Baseball park in Chicago, Illinois, U.S.

Les Miller Field at Curtis Granderson Stadium is a baseball venue in Chicago, Illinois, United States. It is home to the UIC Flames baseball team of the NCAA Division I Missouri Valley Conference. The facility has a capacity of 1,000 spectators and is named for Les Miller, UIC head baseball coach from 1949 to 1979, and Curtis Granderson, an alumnus of the program. During Miller's tenure, the program won over 500 games. Granderson was named conference player of the year with the Flames in 2002 and later played in Major League Baseball. On 17 September 2013, UIC broke ground on a new stadium on the same site, funded in part by donations from Granderson. It consists of a new structure housing a press box, dugouts, and grandstand, and was completed for the 2014 season.

== History ==
In spring 1996, the construction of Les Miller Field was completed. Its first game came on 4 May 1996, against Wright State. In 1998, 1999, 2001, 2008, and 2012, Miller Field hosted the Horizon League Baseball Tournament. Also, the venue has twice hosted the National Amateur All-Star Baseball Tournament.

=== Other uses ===
In 1996, the field was a filming location for the film Primal Fear. Also, scenes from the television show ER have been shot at the venue.

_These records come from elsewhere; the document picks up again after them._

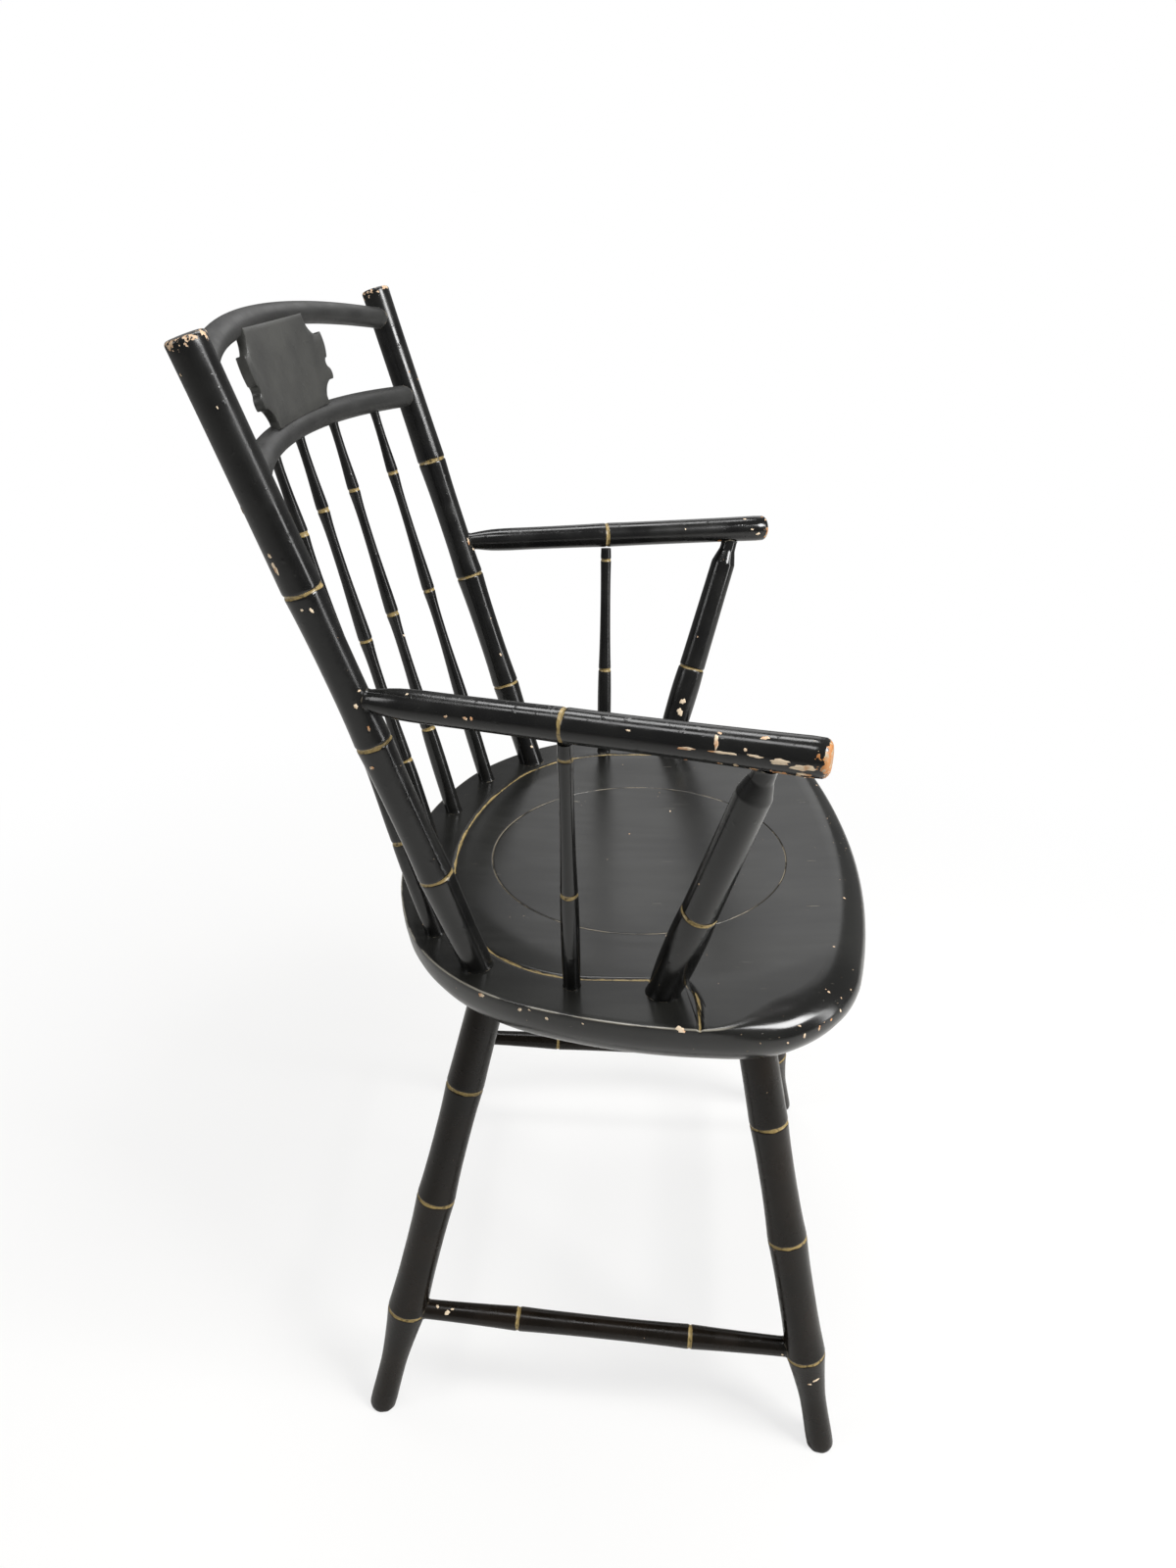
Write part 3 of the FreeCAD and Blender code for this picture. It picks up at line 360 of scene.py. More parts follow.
def chips(name, stick, spots, radii, seed):
    """Chips in the paint of a stick: lenses bent round it at their station and turn."""
    patches = []
    for number, ((station, degrees, length, width), radius) in enumerate(zip(spots, radii)):
        across, along, lift = lens(seed + 1.9 * number)
        turn = math.radians(degrees) + across * width / radius
        out = spokes(turn, stick.side, stick.front)
        middle = stick.foot + (station + along * length)[:, None] * stick.direction
        patches.append(middle + out * (radius + lift)[:, None])
    chip_piece(name, patches)


def seat_chips(*pieces):
    """Chips on the seat: each lies where a line that leans outwards over the spot meets the wood."""
    work = bmesh.new()
    for piece in pieces:
        work.from_mesh(piece.data)
    tree = BVHTree.FromBMesh(work)
    work.free()
    patches = []
    for number, (x, y, drop, length, width, lean) in enumerate(SEAT_CHIPS):
        outwards = unit(vec(x, y - PLUG_MIDDLE_Y, 0))
        aim = unit(vec(0, 0, 1) + lean * outwards)
        start = deck_spot(x, y) - vec(0, 0, drop) + 30 * aim
        place, normal = tree.ray_cast(Vector(start * MM), Vector(-aim))[:2]
        place, normal = np.array(place) / MM, np.array(normal)
        side = unit(np.cross(vec(0, 1, 0), normal))
        across, along, lift = lens(1.3 * number)
        patch = place + np.outer(across * width, side) + np.outer(along * length, np.cross(normal, side))
        patches.append(patch + np.outer(lift, normal))
    chip_piece("seat_plank_chips", patches)


def above_deck(points):
    """Height of points over the deck's plane."""
    return points[..., 2] - deck_height(points[..., 1])


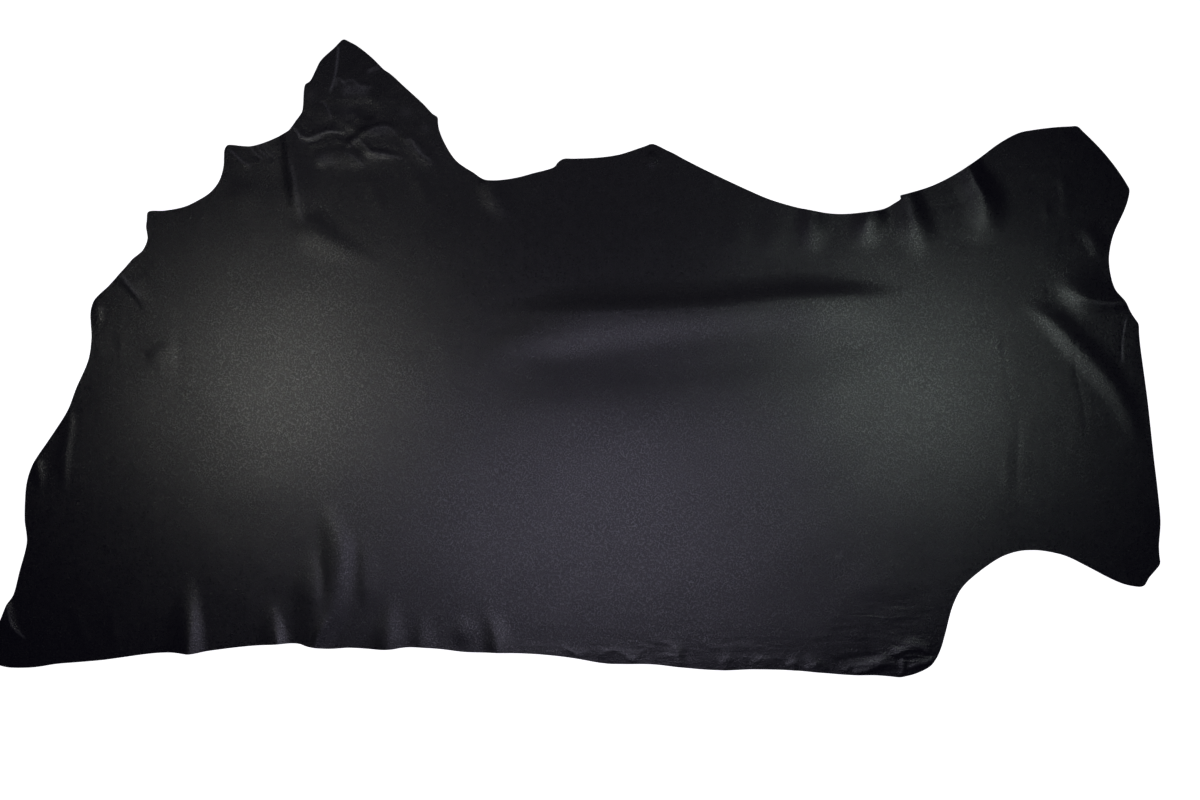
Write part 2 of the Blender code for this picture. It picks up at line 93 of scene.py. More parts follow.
# The main folds: how high each stands, how far its flanks reach to the left and to the right of its
# crest, how round the crest is (1 round, 0.6 sharp), how wide it starts as a share of those flanks, over
# what length it fades in and out at its ends, and its crest's (x, y) points.
FOLDS = [
    # name, height, left, right, roundness, start, fade in, fade out, crest
    ("middle_ridge", 6.6, 175, 58, 0.74, 0.9, 240, 240,
     [(1860, 762), (1760, 760), (1670, 759), (1610, 757), (1551, 752), (1492, 746), (1433, 741),
      (1374, 739), (1316, 736), (1257, 735), (1198, 733), (1139, 729), (1080, 726), (990, 724)]),
    ("middle_tip", 2.0, 170, 48, 1.0, 1.0, 110, 110,
     [(1250, 714), (1139, 704), (1080, 688), (1030, 664), (985, 630)]),
    ("middle_swell_1", 2.0, 140, 240, 1.0, 1.0, 160, 140,
     [(990, 500), (1064, 514), (1144, 520), (1224, 530), (1344, 540), (1464, 550), (1584, 556),
      (1704, 552), (1820, 540)]),
    ("middle_swell_2", 1.5, 96, 260, 1.0, 1.0, 160, 200,
     [(1000, 520), (1064, 530), (1144, 540), (1224, 556), (1344, 570), (1464, 584), (1584, 582),
      (1700, 578)]),
    # thigh
    ("thigh_ridge", 3.8, 66, 30, 0.8, 0.9, 0, 110,
     [(598, 1084), (603, 1052), (608, 1020), (613, 985), (618, 940), (630, 880)]),
    ("thigh_fold", 2.3, 60, 54, 0.92, 0.7, 160, 60,
     [(790, 820), (744, 842), (702, 862), (666, 882), (642, 904), (622, 946)]),
    ("thigh_streak", 1.0, 56, 34, 1.0, 1.0, 40, 50, [(492, 1000), (502, 972), (516, 946), (536, 922)]),
    ("butt_crease", 1.5, 44, 26, 0.8, 0.8, 0, 70,
     [(262, 808), (274, 794), (290, 776), (308, 758), (324, 732)]),
    ("butt_dimple", 0.9, 22, 50, 0.9, 0.9, 26, 30, [(314, 628), (336, 644), (356, 656), (380, 668)]),
    ("butt_edge", 1.1, 16, 30, 0.9, 1.0, 16, 40, [(214, 752), (220, 732), (224, 694)]),
    ("butt_line_1", 0.9, 15, 24, 0.9, 1.0, 40, 80,
     [(164, 544), (166, 516), (161, 480), (156, 440), (152, 350)]),
    ("butt_line_2", 1.5, 18, 22, 0.8, 1.0, 12, 60, [(98, 440), (101, 420), (104, 396), (106, 360)]),
    ("tail_fold", 2.4, 18, 22, 0.7, 1.0, 12, 50, [(36, 156), (42, 128), (46, 106), (60, 88), (78, 74)]),
    # flank and belly
    ("flank_fold", 3.2, 46, 50, 1.0, 0.7, 10, 80,
     [(1000, 1002), (1008, 980), (1018, 956), (1034, 928), (1048, 902)]),
    ("belly_peak_bump", 1.8, 22, 22, 0.9, 1.0, 20, 20, [(1322, 1056), (1328, 1036), (1326, 1012)]),
    ("belly_fold_1", 0.9, 44, 46, 1.0, 0.8, 0, 70, [(1500, 950), (1500, 890), (1496, 820)]),
    ("belly_fold_2", 1.2, 50, 52, 1.0, 0.8, 0, 64, [(1584, 950), (1573, 900), (1560, 826)]),
    ("belly_fold_3", 3.6, 58, 54, 1.0, 0.5, 0, 76, [(1646, 944), (1647, 900), (1650, 834)]),
    ("belly_fold_4", 6.0, 84, 60, 1.0, 0.46, 0, 80, [(1766, 944), (1758, 908), (1750, 880), (1741, 850)]),
    ("belly_fold_5", 4.8, 66, 80, 0.84, 0.5, 0, 86,
     [(1839, 962), (1847, 936), (1853, 914), (1860, 892), (1862, 872), (1856, 832)]),
    ("fore_shank_fold", 7.2, 82, 76, 0.8, 0.46, 0, 108,
     [(1958, 1020), (1971, 989), (1983, 968), (1990, 949), (1993, 926), (1992, 906), (1988, 888),
      (1980, 862)]),
    ("fore_shank_crease", 0.54, 30, 12, 0.8, 1.0, 30, 30,
     [(2129, 1004), (2144, 989), (2151, 964), (2151, 944), (2142, 916)]),
    ("armpit_bump", 1.3, 34, 24, 1.0, 1.0, 24, 28, [(2178, 888), (2202, 880), (2214, 864), (2208, 834)]),
    ("armpit_fold", 5.4, 54, 100, 0.7, 0.5, 0, 84,
     [(2276, 748), (2248, 748), (2219, 750), (2191, 757), (2163, 778), (2130, 806)]),
    ("neck_diagonal", 3.4, 46, 38, 0.88, 0.9, 140, 220,
     [(2052, 754), (2084, 738), (2121, 715), (2149, 690), (2177, 660), (2205, 633), (2233, 601),
      (2261, 563), (2280, 526), (2292, 489), (2296, 430)]),
    ("back_ruffle_1", 8.2, 66, 40, 0.75, 1.0, 0, 190,
     [(400, -40), (402, 24), (405, 80), (405, 130), (402, 215)]),
    ("back_ruffle_2", 6.0, 60, 34, 0.75, 1.0, 0, 150,
     [(584, -20), (580, 44), (576, 90), (569, 130), (560, 170)]),
    ("back_ruffle_3", 2.8, 60, 34, 1.0, 0.8, 0, 120,
     [(648, 44), (652, 90), (656, 140), (654, 190), (642, 276)]),
    ("back_ruffle_4", 3.5, 50, 44, 1.0, 0.85, 0, 130,
     [(654, 34), (660, 70), (670, 100), (683, 130), (692, 160), (697, 200), (701, 240), (700, 270),
      (690, 306), (664, 366)]),
    ("back_ruffle_5", 0.8, 20, 40, 1.0, 1.0, 70, 70, [(756, 120), (755, 170), (754, 220), (748, 290)]),
    ("back_ruffle_6", 3.2, 44, 44, 0.8, 1.0, 0, 110, [(799, 38), (801, 90), (806, 130), (810, 170)]),
    ("back_ruffle_7", 1.9, 34, 40, 0.9, 1.0, 0, 90, [(868, 44), (869, 90), (872, 140)]),
    ("back_ruffle_8", 1.4, 30, 34, 1.0, 1.0, 40, 40, [(950, 50), (951, 90), (952, 132)]),
    ("back_ruffle_9", 4.6, 38, 44, 0.75, 1.0, 0, 96, [(1021, 38), (1017, 80), (1009, 112), (1000, 146)]),
    ("back_ruffle_10", 2.0, 44, 24, 0.9, 1.0, 0, 60, [(1382, 12), (1378, 45), (1366, 86)]),
    ("back_ruffle_11", 1.1, 30, 22, 1.0, 1.0, 0, 44, [(1290, 16), (1284, 40), (1272, 70)]),
    ("back_ruffle_12", 1.0, 28, 24, 1.0, 0.6, 0, 44, [(1470, 4), (1476, 30), (1484, 60)]),
    ("back_ruffle_13", 0.9, 24, 30, 1.0, 1.4, 0, 36, [(1546, 6), (1543, 28), (1530, 54)]),
    ("back_ruffle_14", 1.2, 26, 20, 1.0, 0.6, 0, 40, [(1612, 4), (1610, 24), (1620, 52)]),
    ("back_ruffle_15", 1.5, 22, 20, 0.9, 1.3, 0, 36, [(1658, 4), (1652, 24), (1634, 52)]),
    # neck end of the backbone
    ("poll_fold_1", 1.5, 28, 14, 0.8, 0.8, 12, 30,
     [(1728, 4), (1740, 9), (1758, 14), (1788, 26), (1822, 29)]),
    ("poll_fold_2", 1.28, 12, 14, 0.8, 1.0, 10, 16, [(1828, 0), (1829, 22), (1830, 44)]),
    ("poll_fold_3", 1.2, 18, 14, 0.8, 1.0, 20, 16,
     [(1800, 44), (1829, 53), (1845, 61), (1868, 59), (1886, 45)]),
    ("poll_fold_4", 1.28, 12, 12, 0.75, 1.0, 12, 12, [(1834, 16), (1860, 26), (1876, 30), (1894, 39)]),
    ("poll_swell", 0.8, 90, 54, 1.0, 1.0, 70, 70, [(1700, 186), (1790, 190), (1888, 180)]),
    # hind shank
    ("shank_swell", 9.0, 90, 270, 1.0, 1.0, 0, 0, [(560, 1250), (700, 1280), (800, 1270), (900, 1220)]),
    ("shank_flap", 1.2, 30, 6, 0.7, 1.0, 0, 50,
     [(705, 1268), (703, 1240), (701, 1220), (697, 1198), (691, 1178), (684, 1158), (674, 1136)]),
    ("shank_bump_1", 1.9, 16, 40, 0.9, 1.0, 16, 30,
     [(690, 1174), (702, 1194), (712, 1190), (732, 1193), (746, 1182), (771, 1180), (794, 1172)]),
    ("shank_bump_2", 1.4, 12, 14, 0.9, 1.0, 12, 8, [(756, 1204), (766, 1212), (788, 1219)]),
    ("shank_bump_3", 1.0, 22, 26, 1.0, 1.0, 30, 36, [(700, 1138), (732, 1134), (756, 1124), (780, 1106)]),
    ("shank_bump_4", 0.9, 12, 12, 1.0, 1.0, 14, 14, [(808, 1190), (824, 1182), (842, 1170)]),
    ("pucker_1", 2.0, 26, 12, 0.75, 1.0, 10, 18,
     [(604, 1108), (611, 1100), (626, 1084), (640, 1077), (656, 1082), (675, 1090), (694, 1091),
      (714, 1088), (726, 1079)]),
    ("pucker_2", 3.0, 22, 32, 0.85, 1.0, 20, 18,
     [(736, 1074), (754, 1090), (780, 1101), (804, 1100), (826, 1080)]),
    ("pucker_3", 2.6, 24, 30, 0.9, 1.0, 20, 40,
     [(826, 1060), (836, 1074), (849, 1074), (858, 1060), (869, 1045), (887, 1033), (912, 1018)]),
    ("pucker_4", 2.2, 18, 20, 0.8, 1.0, 10, 40,
     [(720, 1056), (725, 1067), (739, 1077), (753, 1067), (764, 1051), (796, 1045), (832, 1036)]),
    ("pucker_5", 1.3, 26, 32, 1.0, 1.0, 20, 30,
     [(650, 1024), (664, 1036), (688, 1043), (712, 1048), (728, 1045), (746, 1029), (758, 1018)]),
    ("pucker_6", 2.2, 26, 34, 1.0, 1.0, 20, 16, [(848, 1082), (862, 1096), (876, 1106), (890, 1114)]),
]

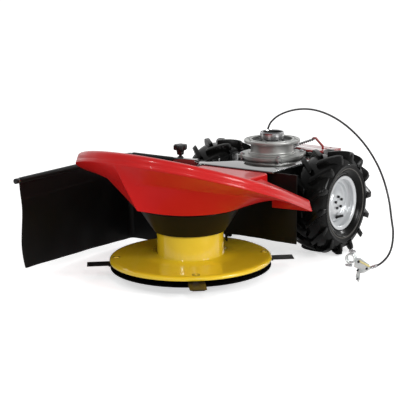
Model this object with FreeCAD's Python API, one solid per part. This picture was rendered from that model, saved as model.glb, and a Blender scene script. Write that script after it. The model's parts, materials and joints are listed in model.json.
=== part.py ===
# Drum mower, single drum, towed behind or pushed by a two-wheel power unit.
# Millimetres. Origin on the floor under the drum axis. The machine works towards -Y,
# +X is the operator's left and +Z is up.
import FreeCAD, Part
import math
import os

V = FreeCAD.Vector
X_AXIS = V(1, 0, 0)
Y_AXIS = V(0, 1, 0)
Z_AXIS = V(0, 0, 1)

# --- driving dimensions ------------------------------------------------------------
RUN_FIT = 0.05            # radial clearance of a running shaft in its bore
PIN_FIT = 0.08            # radial clearance of a knife on its pin

# drum, disc and knives
DRUM_R = 98.5
DRUM_TOP_Z = 145.0
DRUM_WALL = 4.0
DISC_R = 240.0
DISC_TOP_Z = 61.5
DISC_SHEET = 4.0
DISC_EDGE = 8.0           # width of the rolled edge outside the flat ring
DISC_LIP_Z = 49.0
CONE_FOOT = 4.0           # radius of the fillet at the drum's foot
CONE_RISE = 5.0
SPINDLE_R = 15.0
SPINDLE_TOP_Z = 262.0
SPINDLE_LOW_Z = 12.0
DRUM_HUB_R = 38.0
DRUM_HUB_DEEP = 30.0
DRUM_HUB_STAND = 8.0
KNIFE_COUNT = 4
KNIFE_FIRST_DEG = -49.0
KNIFE_PIN_R = 6.0
KNIFE_TIP_R = 306.0
KNIFE_WIDTH = 48.0
KNIFE_THICK = 4.0
KNIFE_LOW_Z = 40.0
KNIFE_BEVEL = 9.0
KNIFE_EDGE_T = 0.8
PIN_COLLAR_R = 7.5
PIN_HEAD_R = 9.5
PIN_HEAD = 3.5
PIN_CAP = 2.0
PIN_MARGIN = 3.5          # flat left on the disc round each pin's cap
PIN_GAP = 0.25

# sliding saucer under the disc
SAUCER_RIM_R = 238.0
SAUCER_RIM_Z = 34.0
SAUCER_RIM_H = 4.0
SAUCER_FLAT_R = 100.0
SAUCER_BOWL = [(160.0, 11.0), (205.0, 21.5)]
SAUCER_SHEET = 3.0
SAUCER_HUB_R = 30.0
SAUCER_HUB_TOP_Z = 26.0

# fixed collar over the drum
COLLAR_LOW_R = 106.5
COLLAR_LOW_Z = 140.0
COLLAR_TOP_R = 152.0
COLLAR_TOP_Z = 212.0
COLLAR_SHEET = 3.0
COLLAR_LID = 4.0
HOUSING_R = 45.0
HOUSING_LIP = 25.0
HOUSING_GAP = 10.0        # air between the turning hub and the fixed housing
SCRAPER_DEG = 42.0
SCRAPER_W = 12.0
SCRAPER_GAP = 5.1         # from the turning drum to the scraper
SCRAPER_REACH = 3.5
SCRAPER_LOW_Z = 99.0
SCRAPER_TOP_Z = 160.0

# hood
HOOD_BACK_Y = 190.0
HOOD_SHEET = 3.0
HOOD_LOW_R = 163.0
HOOD_LOW_Z = 216.5
PROW_REACH = 77.0
PROW_LIFT = 24.0
PROW_FADE_DEG = 10.0
HOOD_ANGLES = (0, 4, 9, 16, 27, 42, 60, 76, 90)
HOOD_SIDE_STEPS = 2
FLARE_R = 238.0
FLARE_BACK_X = 232.0
FLARE_AXIS_Z = 262.0
FLARE_SLOPE = 0.24
FLARE_REACH = 54.0
FLARE_LIFT = -12.0
RIM_R = 329.0
RIM_BACK_X = 302.0
RIM_AXIS_Z = 263.4
RIM_SLOPE = 0.376
BAND_LEAN = 11.0
BAND_H = 32.0
WALL_LOW_Z = 187.0
CROWN_R = 122.0
CROWN_Z = 270.0
DECK_HALF = 126.0
DECK_FRONT_Y = -70.0
DECK_BACK_Y = 232.0
DECK_TOP_Z = 281.0
DECK_ROUND = 40.0
DECK_BACK_ROUND = 14.0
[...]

In 2010, the St. Ignatius College Prep high school baseball team used the field as a temporary home.

== Features ==
The field's features include an artificial turf playing surface, a press box, an electronic scoreboard, dugouts, a brick backstop, a padded outfield wall (added in 2010), restrooms, and concessions. The artificial turf surface was installed prior to the 2008 season.